Der Champions-League-Gegner von Borussia Dortmund hat also ein besonderes Gespür für die Jugend – und bringt mit dem 21-jährigen Gelson Martins gleich die nächste Perle mit ins Ruhrgebiet. Der Flügelstürmer, überzeugend auch beim 2:1 des BVB im Hinspiel, ist einer der Shooting Stars dieser Champions-League-Saison.
Ein Scout ist Vater des Erfolgs
Spätestens seit Manchester United den damals 18-jährigen Cristiano Ronaldo nach einem Testspiel in Lissabon buchstäblich vom Fleck weg kaufte, umweht Sportings Nachwuchsinternat den Hauch des Mythos. Genährt wird er auch dadurch, dass man gar nicht so viel darüber weiß. Nicht unüblich im Jugendbereich, der aufgrund der immer neugierigen Konkurrenz sowie aus Fürsorgepflicht gegenüber den Minderjährigen eher zu den Verschlusssachen im Fußball gehört. Der „Academia Sporting“ hilft zusätzlich ihre abgeschottete Lage rund 30 Kilometer von der Hauptstadt entfernt am anderen Ufer des Flusses Tejo, inmitten von Natur und Weideland.
Dafür, dass die richtigen Spieler dorthin finden, sorgt Aurélio Pereira. Der ehemalige Trainer baute vor 30 Jahren das erste Scoutingsystem in Portugal auf, machte Sporting so zu ersten Adresse für Jugendliche und Partnervereine und ist längst eine lebende Vereinslegende. „Die Aurélios“ nannte Präsident Carvalho die portugiesische EM-Mannschaft. Als „besonderen Mann“ und „wichtigen Menschen in meinem Leben“ bezeichnet ihn Ronaldo. Obwohl mit 68 Jahren weiterhin im Job, trägt der Hauptplatz der Akademie aufgrund seiner Verdienste bereits Pereiras Namen.
6000 Kinder auf Sporting-Schulen
Über 6000 Kinder zwischen fünf und 14 Jahren besuchen inzwischen die Sporting-Schule, die talentiertesten kommen danach auf die Akademie. Manche gehen auch den Weg von der Straße zum Klub.
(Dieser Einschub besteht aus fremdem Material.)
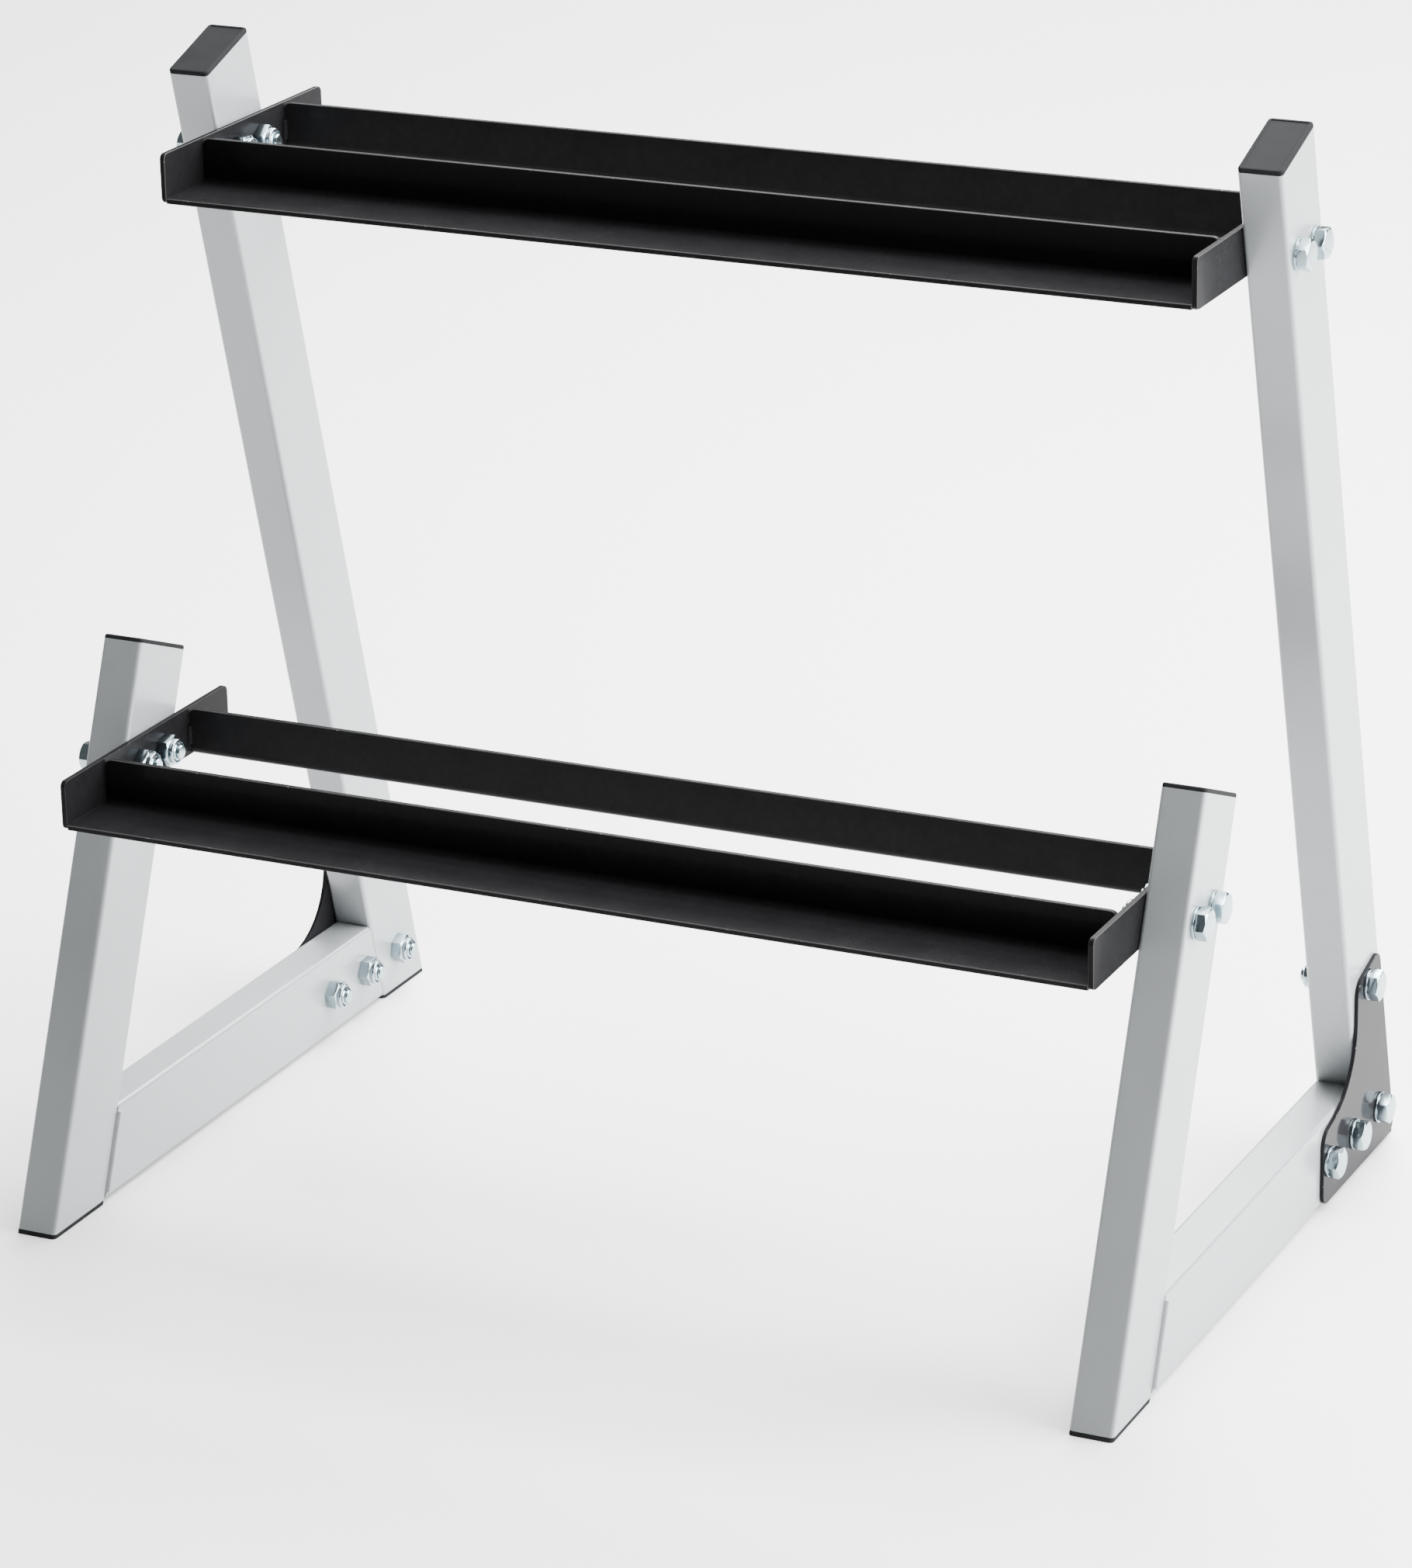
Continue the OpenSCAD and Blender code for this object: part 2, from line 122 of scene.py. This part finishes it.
silver_coat, place = new_finish("silver powder coat", {
    "Metallic": 0.2, "IOR": 1.5, "Coat Weight": 0.45, "Coat Roughness": 0.14})
grain = place.noise(1500, 3, 0.6)
flow = place.noise(22, 3)
cell = place.node("TexVoronoi", {"feature": "F1"}, {"Vector": place, "Scale": 70})
speck = 1 - cell.between(0.02, 0.035)
shade = (grain * 0.7 + flow * 0.3).tint((0.238, 0.254, 0.264), (0.325, 0.345, 0.357))
(speck * 0.5).tint(shade, (0.16, 0.16, 0.155)).into(silver_coat, "Base Color")
(0.30 + grain * 0.16 + flow * 0.05).into(silver_coat, "Roughness")
(grain + flow * 0.6).relief(0.00006, 0.5).into(silver_coat, "Normal")

for side in ("left", "right"):
    for tube in ("front_post", "base_rail", "rear_upright"):
        nodes[side + "_" + tube].material_slots[0].material = silver_coat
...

Insbesondere die Einwanderer aus den ehemaligen portugiesischen Kolonien wachsen oft in extrem armen Verhältnissen auf.
Nani etwa konnte sich als Teenager nicht einmal Bustickets zum Training leisten, der momentan an den VfB Stuttgart ausgeliehene Carlos Mané hatte kein festes Dach über dem Kopf. Auch der mit acht Jahren von den Kapverden immigrierte Gelson Martins ging Pereira eher zufällig ins Netz, als er mit zwölf erstmals bei einem Stadtteilklub vorspielte. 33.000 Euro zahlte Sporting als Ablöse. Nun liegt seine Ausstiegsklausel bei 60 Millionen Euro.
Talent von der Straße
Das Talent solcher Spieler nicht übermäßig in Schemata zu pressen, gehört zur Philosophie der Sporting-Akademie. Nicht umsonst sind Flügelkünstler die Spezialität des Hauses: von Paulo Futre, einem Star der 1980er Jahre, über Figo, Ronaldo, Quaresma und Nani bis hin zu Gelson. Die Nachwuchscoaches sollen Individualismus fördern statt ihn zu begradigen. Dribblings und Einzelaktionen werden gezielt trainiert.
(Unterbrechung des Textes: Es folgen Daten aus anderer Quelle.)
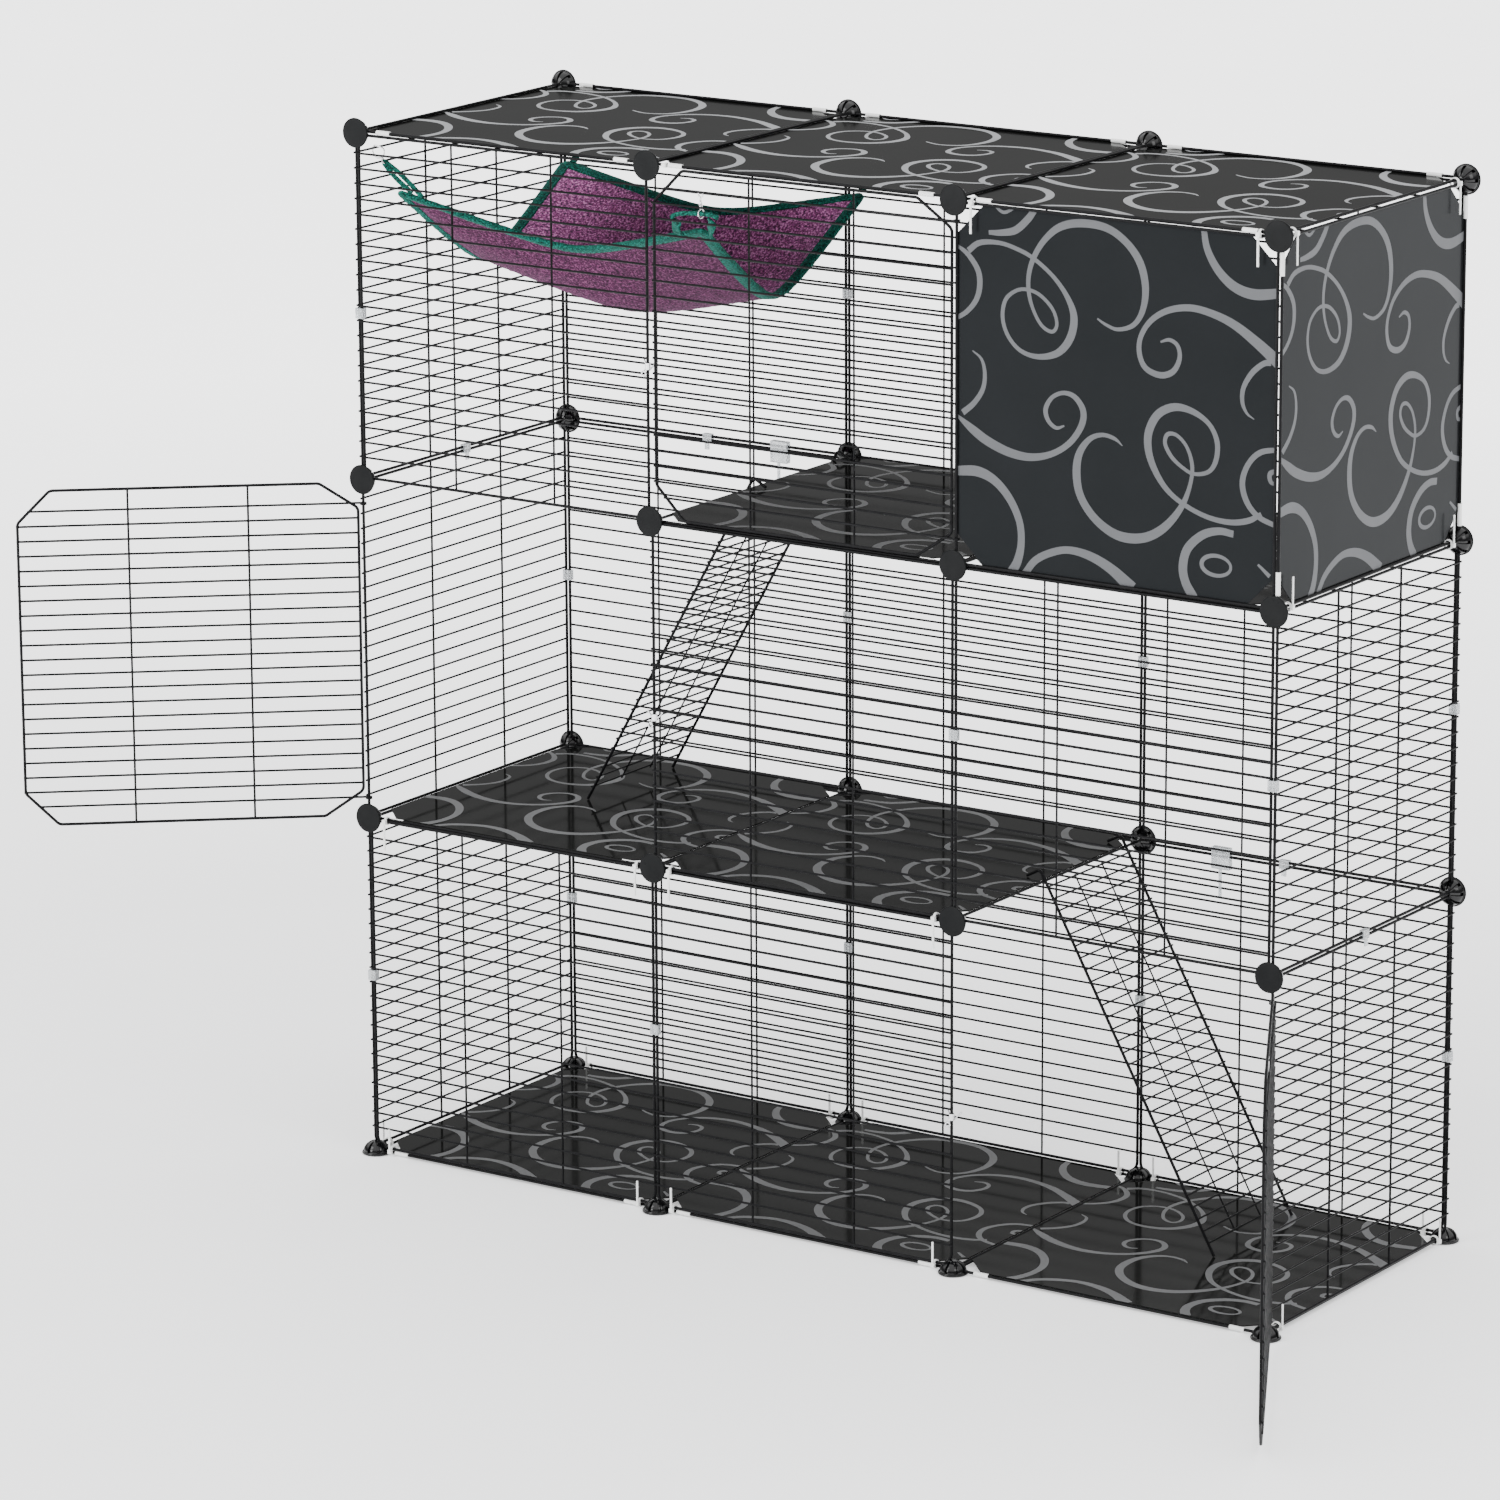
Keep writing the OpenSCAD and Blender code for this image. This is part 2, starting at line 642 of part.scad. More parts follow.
module hammock_straps() {
  b = cloth(0, 0) + [-1, 2, 0];
  out = unit([b[0] - fl_ring[0], 0, b[2] - fl_ring[2]]);
  a = fl_ring + (hook_ring_r + 1.2) * out;
  s = unit(cross([0, 0, 1], b - a));
  for (c = [[-2.5, -3.4, 0.9], [2.5, 5, 0]])
    band(a + c[0] * s, b + c[1] * s + c[2] * unit(b - a), 4.4, strap_t, [0, 0, 1]);
  bridge(cloth(0.96, 0) + [0, 4, bind_t / 2 + 0.45], 15, bridge_top, bridge_low, bridge_h, 5);
  for (c = [[hang_left, 1.6], [hang_right, 2.2]])
    band(c[0] + [0, 0, bind_t / 2 + c[1]],
      [c[0][0], yb + lay - 5.2, back_wire - ring_drop - 5.8], 9, strap_t, [0, 0, 1]);
}

module frames_floor() {
  for (i = [1:3]) translate([xc(i), ymid, floor_z]) flat_ring(cc, cc);
}

module frames_mid() {
  for (i = [1, 2]) translate([xc(i), ymid, nz(1)]) flat_ring(cc, shelf_cc);
}

module frames_upper() {
  for (i = [2, 3]) translate([xc(i), ymid, nz(2)]) flat_ring(cc, shelf_cc);
}

module frames_top() {
  for (i = [1:3]) translate([xc(i), ymid, top_z]) flat_ring(cc, cc);
}

module frame_front() {
  translate([xc(3), 0, zc(3)]) ring(cc, cc);
}

module frame_right() {
  translate([wide + side_off, ymid, zc(3)]) rotate([0, 0, 90]) ring(cc, cc);
}

module sheet_front() {
  translate([xc(3), sheet_lift + sheet_t, zc(3)]) rotate([90, 0, 0]) sheet(cc, cc);
}

module sheet_right() {
  translate([wide + side_off - sheet_lift - sheet_t, ymid, zc(3)])
    rotate([90, 0, 90]) sheet(cc, cc);
}

module door_a() {
  translate([-side_off, side_set, nz(1)]) rotate([0, 0, -door_a_open]) door(1, -side_set);
}

module door_b() {
  translate([2 * pitch + m, 0, nz(2)]) door(-1, 0, true);
}

module door_c() {
  translate([wide + side_off, side_set, nz(0)]) rotate([0, 0, door_c_open]) door(-1, -side_set);
}

function latch_z(row) = clip_z(row, floor(level_wires * 0.4));

module latch_a() {
  translate([pitch + m, 0, latch_z(2)]) latch(10, 8.8);
}

module latch_b() {
  translate([pitch - m, 0, latch_z(3)]) latch(6.2, 10);
}

module latch_c() {
  translate([2 * pitch - m, 0, latch_z(1)]) latch(6.2, 10);
}

module ramp_upper() {
  translate([pitch + m, ramp_1_y, nz(2)]) ramp(-1, slope_1, pitch - sheet_lift - sheet_t);
}

module ramp_lower() {
  translate([2 * pitch - m, ramp_2_y, nz(1)])
    ramp(1, slope_2, pitch + side_off - sheet_lift - sheet_t);
}

black = [0.09, 0.09, 0.1];
grey = [0.2, 0.2, 0.21];
steel = [0.75, 0.76, 0.78];
white = [0.93, 0.93, 0.92];
clear = [0.8, 0.83, 0.85];
teal = [0.1, 0.45, 0.4];
magenta = [0.45, 0.2, 0.42];

color(black) frames_floor();
color(black) frames_mid();
color(black) frames_upper();
color(black) frames_top();
color(black) frame_front();
color(black) frame_right();
color(grey) floor_sheet(1);  // sheet_floor_1
color(grey) floor_sheet(2);  // sheet_floor_2
color(grey) floor_sheet(3);  // sheet_floor_3
color(grey) shelf_sheet(1, 1);  // sheet_mid_1
color(grey) shelf_sheet(2, 1);  // sheet_mid_2
color(grey) shelf_sheet(2, 2);  // sheet_upper_2
color(grey) shelf_sheet(3, 2);  // sheet_upper_3
color(grey) top_sheet(1);  // sheet_top_1
color(grey) top_sheet(2);  // sheet_top_2
color(grey) top_sheet(3);  // sheet_top_3
color(grey) sheet_front();
color(grey) sheet_right();
color(black) front_panel(1, 1);  // front_1_1
color(black) front_panel(2, 1);  // front_2_1
color(black) front_panel(2, 2);  // front_2_2
color(black) front_panel(3, 2);  // front_3_2
color(black) front_panel(1, 3);  // front_1_3
color(black) back_panel(1, 1);  // back_1_1
color(black) back_panel(2, 1);  // back_2_1
color(black) back_panel(3, 1);  // back_3_1
color(black) back_panel(1, 2);  // back_1_2
color(black) back_panel(2, 2);  // back_2_2
color(black) back_panel(3, 2);  // back_3_2
color(black) back_panel(1, 3);  // back_1_3
color(black) back_panel(2, 3);  // back_2_3
color(black) back_panel(3, 3);  // back_3_3
color(black) left_panel(1);  // left_1
color(black) left_panel(2);  // left_2
color(black) left_panel(3);  // left_3
color(black) right_panel(1);  // right_1
color(black) right_panel(2);  // right_2
color(black) door_a();
color(black) door_b();
color(black) door_c();
color(steel) latch_a();
color(steel) latch_b();
color(steel) latch_c();
color(black) ramp_upper();
color(black) ramp_lower();
color(black) front_connectors();
color(black) back_connectors();
color(black) feet();
color(clear) edge_clips();
color(white) sheet_sleeves();
color(white) cable_ties();
color(magenta) hammock_cloth();
color(teal) hammock_binding();
color(teal) hammock_straps();
color(steel) hammock_clips();
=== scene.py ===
# Cat cage: looks, cloth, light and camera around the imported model
import json
import math

import bpy
import bmesh
import numpy as np
from mathutils import Matrix, Vector

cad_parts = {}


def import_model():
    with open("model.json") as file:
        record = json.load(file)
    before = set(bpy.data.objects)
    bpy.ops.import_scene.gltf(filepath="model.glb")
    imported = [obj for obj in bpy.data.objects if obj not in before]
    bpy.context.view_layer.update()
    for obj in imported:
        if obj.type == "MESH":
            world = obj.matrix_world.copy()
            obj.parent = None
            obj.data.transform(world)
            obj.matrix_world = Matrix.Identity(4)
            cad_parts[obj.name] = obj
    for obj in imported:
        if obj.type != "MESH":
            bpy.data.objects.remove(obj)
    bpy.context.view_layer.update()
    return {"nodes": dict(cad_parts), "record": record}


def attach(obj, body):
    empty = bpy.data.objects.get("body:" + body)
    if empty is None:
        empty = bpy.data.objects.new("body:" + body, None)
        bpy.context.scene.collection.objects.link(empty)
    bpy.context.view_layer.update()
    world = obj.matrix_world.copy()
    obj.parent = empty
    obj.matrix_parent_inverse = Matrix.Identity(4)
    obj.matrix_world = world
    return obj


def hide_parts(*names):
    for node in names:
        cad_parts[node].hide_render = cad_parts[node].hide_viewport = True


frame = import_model()
nodes = frame["nodes"]
rng = np.random.default_rng(7)

# Sizes of the part in millimetres
PITCH = 351.0  # one cell
BACK = 349.3  # plane of the back wall
BASE = 5.5  # lowest level of the connector grid
WIDE = 3 * PITCH
WR = 1.1445  # radius of the inner wires
LAY = 1.7445  # from a panel's plane to its inner wires
SIDE = 1.8  # from the grid to the side, floor and top panels
MID = BACK / 2
M = 2.0  # from the grid to a panel's edge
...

Darüber hinaus brachte Sporting zuletzt aber auch in Serie erstklassige Mittelfeldspieler hervor. Zwei von ihnen, William Carvalho und Adrien Silva, spielen wie Rui Patrício auch als Europameister noch für den Verein. Fast eine kleine Sensation, denn lange halten kann Sporting als dritter Verein des Landes nach Porto und Benfica seine Stars eigentlich nie. Andernfalls wäre der Klub nicht nur „Europameister“ sondern wohl auch ein Kandidat für den Titel in der Champions League.